A poesia, a conversa, das palavras viageiras a Trás-os-Montes e ao Alto Douro do escritor leonês Julio Llamazares dá-nos a sensação da redescoberta do nosso fado e das profecias de quem vive mais perto dos deuses…
O Tiu Ángelo Arribas e o seu irmão Manuel
ambos com treino suado no tráfego de café, do bacalhau e do que mais a clientela sugerisse ao negócio, ou quem aqueles que mais privaram com a infinidade de relatos do Tiu Ernesto Bartolo [Ernesto Martins Lhano (1915-2009)] que, além de gaiteiro e pastor de gados, amanhava-se bem com uma oficina de bicicletas e de outros pequenos arranjos que o faziam dar uns saltos ao outro lado do rio à cata de umas peçazitas, também a história da família Fernandes já com cinco gerações de tocadores de gaita-de-foles – de Domingos Gabriel Fernandes (1865) a Inês Fernandes Pereira – que o amigo Henrique Gaiteiro [Henrique de Jesus Fernandes] sabe e deveria contar aos sete ventos como já o fez para o “processo de construção, manutenção e informação da palheta, e do palhão, artefactos nobres que dão vida e beleza à gaita-de-foles”, as outras “contas que a minha mãe me contava” sacadas às mimórias de bidas de António Cangueiro, “as práticas de contrabando no Nordeste Transmontano” de Hermínio Augusto Bernardo integradas nas «VIII Jornadas Luso-Galaicas de Ciência e Desenvolvimento», respectiva prelecção e posterior debate, Outubro 1999, em Miranda do Douro, ou a carga histórica dos contares reportados às brigas, medos e valentias da estrada mourisco (via secundária de cronologia romana) nos transportes de Sendim até Constantim, à Candena e a Moveros, pelos relatos de quem apenas ouviu deste e daqueloutro (…) são repositórios forçosos das vivências sociais, económicas e alimentares desses tempos, que bem poderão ajudar a recontar e a escrever a história dos usos e costumes da alimentação no Planalto Mirandês [!] ― tal como foi feito pela etnomusicóloga austríaca Barbara Alge com a tradição das danças dos pauliteiros de Miranda [2002-2004].

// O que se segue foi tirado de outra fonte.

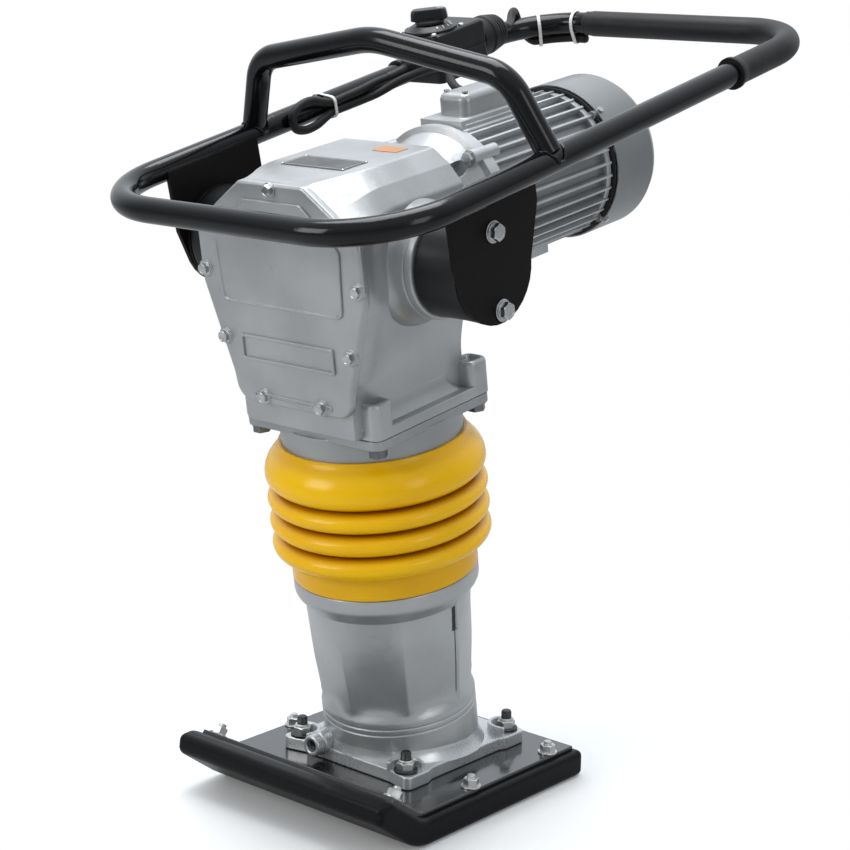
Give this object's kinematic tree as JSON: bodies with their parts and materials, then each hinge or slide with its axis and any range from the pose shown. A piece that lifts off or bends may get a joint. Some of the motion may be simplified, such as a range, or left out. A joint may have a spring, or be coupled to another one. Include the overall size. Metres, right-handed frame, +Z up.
{
  "type": "tamping rammer",
  "caption": "Upright tamping rammer: a curled foot on a sprung leg with yellow bellows, a finned electric motor on the crankcase and a looped black tube handle.",
  "frame": {"origin": "on the floor under the middle of the foot plate", "axes": "+Z up, -Y towards the curled toe and the front cover, +Y towards the motor, +X across the foot"},
  "size_m": [0.4483, 0.7749, 0.8568],
  "materials": {
    "sole_slab": "black pressed slab, dull, scuffed along its edges",
    "shoe_plate": "black paint over steel, semi-gloss",
    "sole_bolts": "zinc-plated steel",
    "leg_housing": "silver-painted cast aluminium, fine cast grain",
    "leg_studs": "blackened steel",
    "leg_nuts": "zinc-plated steel",
    "leg_washers": "black rubber-faced washers",
    "drain_plug": "plain steel",
    "spring_tube": "ground steel",
    "spring_cap": "turned steel",
    "lower_spring": "oiled spring steel",
    "upper_spring": "oiled spring steel",
    "spring_piston": "turned steel",
    "piston_rod": "ground steel",
    "crosshead": "ground steel",
    "stop_ring": "black rubber",
    "bellows": "glossy amber yellow, slightly translucent at the ridges",
    "guide_cylinder": "silver-painted cast aluminium",
    "guide_bush": "bronze bush",
    "flange_bolts": "zinc-plated steel",
    "crankcase": "silver-painted cast aluminium, fine cast grain",
    "cover_gasket": "dark gasket sheet",
    "front_cover": "silver-painted cast aluminium",
    "cover_bolts": "zinc-plated flanged bolts",
    "label_plates": "bare plates, one grey and one orange, with no writing",
    "crank_bearings": "bearing steel",
    "motor_shield": "silver-painted cast aluminium",
    "shield_bolts": "zinc-plated steel",
    "motor_frame": "silver-painted cast aluminium fins",
    "stator": "laminated core with varnished copper windings",
    "rear_shield": "cast aluminium",
    "fan_cover": "silver-grey painted sheet",
    "fan_cover_screws": "plain steel screws",
    "terminal_box": "silver-painted cast aluminium",
    "terminal_lid": "silver-painted cast aluminium",
    "terminal_screws": "plain steel screws",
    "rotor_bearings": "bearing steel",
    "rubber_mounts": "black rubber",
    "crank_gear": "oiled gear steel",
    "crank_pin": "ground steel",
    "crank_web": "turned steel",
    "connecting_rod": "forged steel",
    "rod_bearing": "needle cage",
    "wrist_pin": "ground steel",
    "rotor_shaft": "ground steel",
    "rotor_core": "laminated steel",
    "cooling_fan": "black plastic",
    "mount_plates": "black paint",
    "side_brackets": "black paint, semi-gloss",
    "bracket_bolts": "zinc-plated steel",
    "handle_loop": "gloss black paint",
    "lifting_hoop": "gloss black paint",
    "grip_sleeve": "black rubber, satin",
    "zip_ties": "off-white nylon",
    "switch_housing": "black plastic",
    "switch_dial": "dark grey dial, bare",
    "cable_boot": "black rubber",
    "motor_lead": "black rubber sheath",
    "supply_lead": "black rubber sheath",
    "switch_knob": "black plastic"
  },
  "bodies": {
    "foot": {"sole_slab": "sole_slab", "shoe_plate": "shoe_plate", "sole_bolts": "sole_bolts", "leg_housing": "leg_housing", "leg_studs": "leg_studs", "leg_nuts": "leg_nuts", "leg_washers": "leg_washers", "drain_plug": "drain_plug", "spring_tube": "spring_tube", "spring_cap": "spring_cap", "lower_spring": "lower_spring", "upper_spring": "upper_spring", "spring_piston": "spring_piston", "piston_rod": "piston_rod", "crosshead": "crosshead", "stop_ring": "stop_ring", "bellows": "bellows"},
    "upper": {"guide_cylinder": "guide_cylinder", "guide_bush": "guide_bush", "flange_bolts": "flange_bolts", "crankcase": "crankcase", "cover_gasket": "cover_gasket", "front_cover": "front_cover", "cover_bolts": "cover_bolts", "label_plates": "label_plates", "crank_bearings": "crank_bearings", "motor_shield": "motor_shield", "shield_bolts": "shield_bolts", "motor_frame": "motor_frame", "stator": "stator", "rear_shield": "rear_shield", "fan_cover": "fan_cover", "fan_cover_screws": "fan_cover_screws", "terminal_box": "terminal_box", "terminal_lid": "terminal_lid", "terminal_screws": "terminal_screws", "rotor_bearings": "rotor_bearings", "rubber_mounts": "rubber_mounts"},
    "crank": {"crank_gear": "crank_gear", "crank_pin": "crank_pin", "crank_web": "crank_web"},
    "rod": {"connecting_rod": "connecting_rod", "rod_bearing": "rod_bearing", "wrist_pin": "wrist_pin"},
    "rotor": {"rotor_shaft": "rotor_shaft", "rotor_core": "rotor_core", "cooling_fan": "cooling_fan"},
    "handle": {"mount_plates": "mount_plates", "side_brackets": "side_brackets", "bracket_bolts": "bracket_bolts", "handle_loop": "handle_loop", "lifting_hoop": "lifting_hoop", "grip_sleeve": "grip_sleeve", "zip_ties": "zip_ties", "switch_housing": "switch_housing", "switch_dial": "switch_dial", "cable_boot": "cable_boot", "motor_lead": "motor_lead", "supply_lead": "supply_lead"},
    "knob": {"switch_knob": "switch_knob"}
  },
  "joints": [
    {"name": "leg_slide", "type": "slide", "parent": "foot", "child": "upper", "axis": [0, -0.1582, 0.9874], "range_m": [0, 0.05], "stiffness_N_per_m": 12000, "deforming": ["bellows"]},
    {"name": "crank_spin", "type": "hinge", "parent": "upper", "child": "crank", "pos_m": [0, -0.0837, 0.54752], "axis": [0, 0.9874, 0.1582], "continuous": true},
    {"name": "rotor_spin", "type": "hinge", "parent": "upper", "child": "rotor", "pos_m": [0, -0.09643, 0.62701], "axis": [0, 0.9874, 0.1582], "continuous": true},
    {"name": "rod_swing", "type": "hinge", "parent": "crank", "child": "rod", "pos_m": [0, -0.08749, 0.57122], "axis": [0, 0.9874, 0.1582], "continuous": true},
    {"name": "handle_rock", "type": "hinge", "parent": "upper", "child": "handle", "pos_m": [0, -0.09954, 0.61232], "axis": [1, 0, 0], "range_deg": [-3, 3], "stiffness_Nm_per_rad": 1500, "deforming": ["motor_lead"]},
    {"name": "switch_turn", "type": "hinge", "parent": "handle", "child": "knob", "pos_m": [-0.16, 0.20876, 0.82842], "axis": [0, -0.2284, 0.9736], "range_deg": [-60, 60]}
  ],
  "couplings": [
    {"joint": "rotor_spin", "follows": "crank_spin", "ratio": -4.4118},
    {"joint": "rod_swing", "follows": "crank_spin", "ratio": -1}
  ]
}
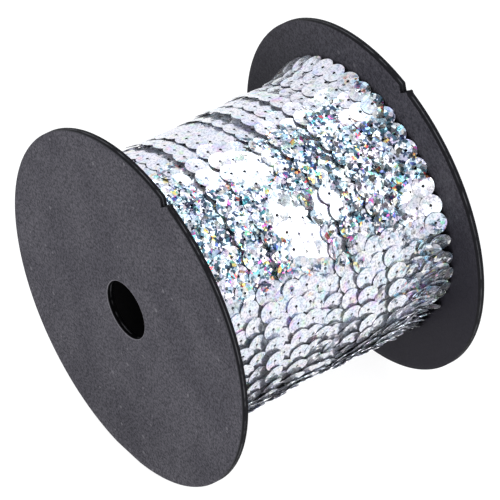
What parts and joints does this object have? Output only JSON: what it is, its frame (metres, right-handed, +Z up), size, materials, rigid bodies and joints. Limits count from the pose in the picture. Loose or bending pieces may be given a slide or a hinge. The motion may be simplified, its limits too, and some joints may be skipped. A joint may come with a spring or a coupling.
{
  "type": "sequin trim on a spool",
  "caption": "Holographic silver sequin trim wound between the two charcoal flanges of a hollow spool, which lies on its rims.",
  "frame": {"origin": "on the surface that the spool lies on, below the middle of its axis", "axes": "+X along the spool's axis, from the left flange to the right one; +Z up; the front faces -Y"},
  "size_m": [0.0784, 0.1, 0.0997],
  "materials": {
    "flange_black": "matte, finely mottled charcoal",
    "core_black": "matte near-black",
    "sequin_silver": "mirror-bright holographic silver sequins sewn in an overlapping strand"
  },
  "bodies": {
    "root": {"flange_left": "flange_black", "flange_right": "flange_black", "core": "core_black", "winding": "sequin_silver"}
  },
  "joints": []
}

As chouriças (chouriços) de vaca (mirandesa)
outros adeptos da cultura pecuária regional, ao longo destas conversas e em jeito especulativo, nomearam-nas de linguiças [lucanicae, luganega] ou salsichas [salsicius] mirandesas harmonizadas ao formato de ferradura ― o profético modelo por intervenção das superstições judaicas ou pelos temores populares das forças ocultas e «tão» sobrenaturais, coisas – ou causas – do fim da época medieval ou pelo início da era moderna
permitiam, nomeadamente, aos que possuíam bons ou maus bovinos de carga e trabalho, porque outros não haviam [a necessidade da vocação leiteira (regional) estava destinada às cabras ruças serranas], ou, desses, os animais mais velhos e os mais acidentados, o aproveitamento da sua carne quando terminavam a vida activa e não lhe queriam o destino da morte lazarenta e respectivo abandono fora dos povoados, tal como faziam a outros animais avelhentados (e não comestíveis!). Esta prática, além de particularidade nas rotinas alimentares da nordestina Terra Fria Transmontana, era um esteio para a garantia da subsistência das famílias.
Modos de saber fazer
Em Trallosmontes nos referidos séculos de forte influência judaica [XV/XVII]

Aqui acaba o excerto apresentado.